Jack Johnson want to get on board,
Captain he says, "I ain't haulin' no coal!"
Fare thee, Titanic, fare thee well!

Jack Johnson, the greatest black boxer until Joe Louis, wasn’t the only would-be passenger to fight racism aboard the great vessel either.    Abbas Effendi, known as the “Persian Prophet”, was the son of the founder of the Bahá’í faith, which started 150 years ago and today is among the world’s fastest growing religions.  Effendi’s American followers sent him funds so that he could come to America on the Titanic and go on an American speaking tour.  A recent Huffington Post story tells of how Effendi, concerned that the upper-crust passengers and crew would not accept a Persian man wearing a turban and declined the offer, sailing instead on the more modest SS Cedric.  The press in both Europe and America considered him (and his founding father)  a philosopher, a peace apostle;  some even called him the return of Christ.  He, like his ffather, formulated the basic tenets of the Bahá’í faith, which today has over 150,000 adherents in the U.S. and many more throughout the world  (though followers are persecuted in Iran, where it was born).

So Effendi, like the famous boxer, was also shunned but was fortunate to not be on board for the maiden voyage .

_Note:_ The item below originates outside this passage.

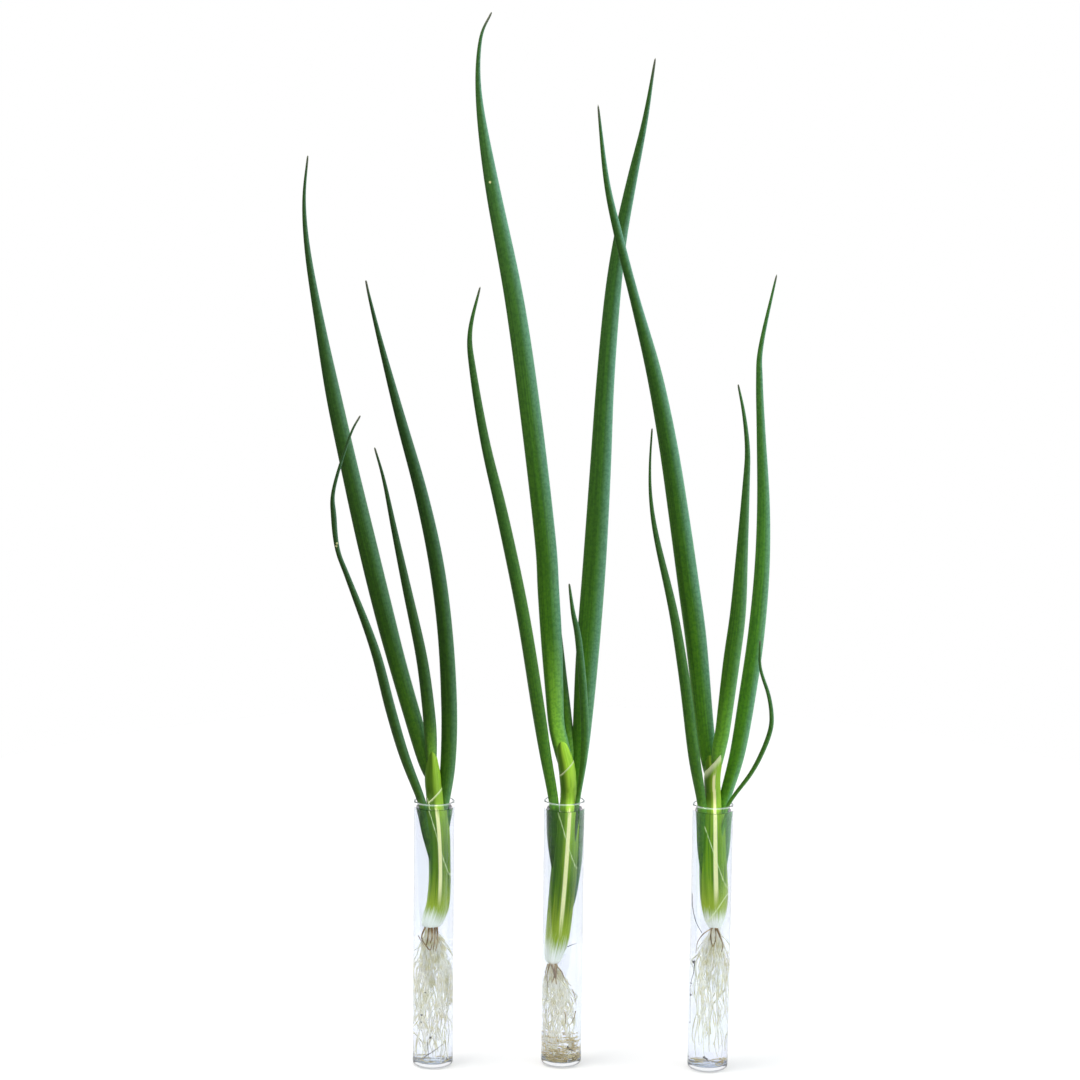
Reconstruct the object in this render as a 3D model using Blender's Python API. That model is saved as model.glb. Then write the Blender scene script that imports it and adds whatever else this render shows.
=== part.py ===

Another more recent musical work is English composer Gavin Bryar’s The Sinking of the Titanic, which was issued on Brian Eno’s Obscure label in 1975 and was only once reissued on cd.  On it, much of the music sounds blurred as if emerging from underwater.  Fragments of the spiritual “Nearer Thy God to Thee” waft through the composition;  the ship orchestra is said to have stopped playing light waltzes, foxtrots, and the latest rags as the ship was going down, and went outside to the deck and played this old hymn.  Bryar’s work also features voices of Titanic survivors who were still alive in the mid-70s, when the album was recorded.  Another recording of the work came out in the 1990’s, but I’ve always preferred the almost otherworldly sound of the earlier album.

The Titanic brought so many different worlds together:  arrogance, racism, music:  no wonder that we continue to be fascinated by this tragedy that happened one hundred years ago.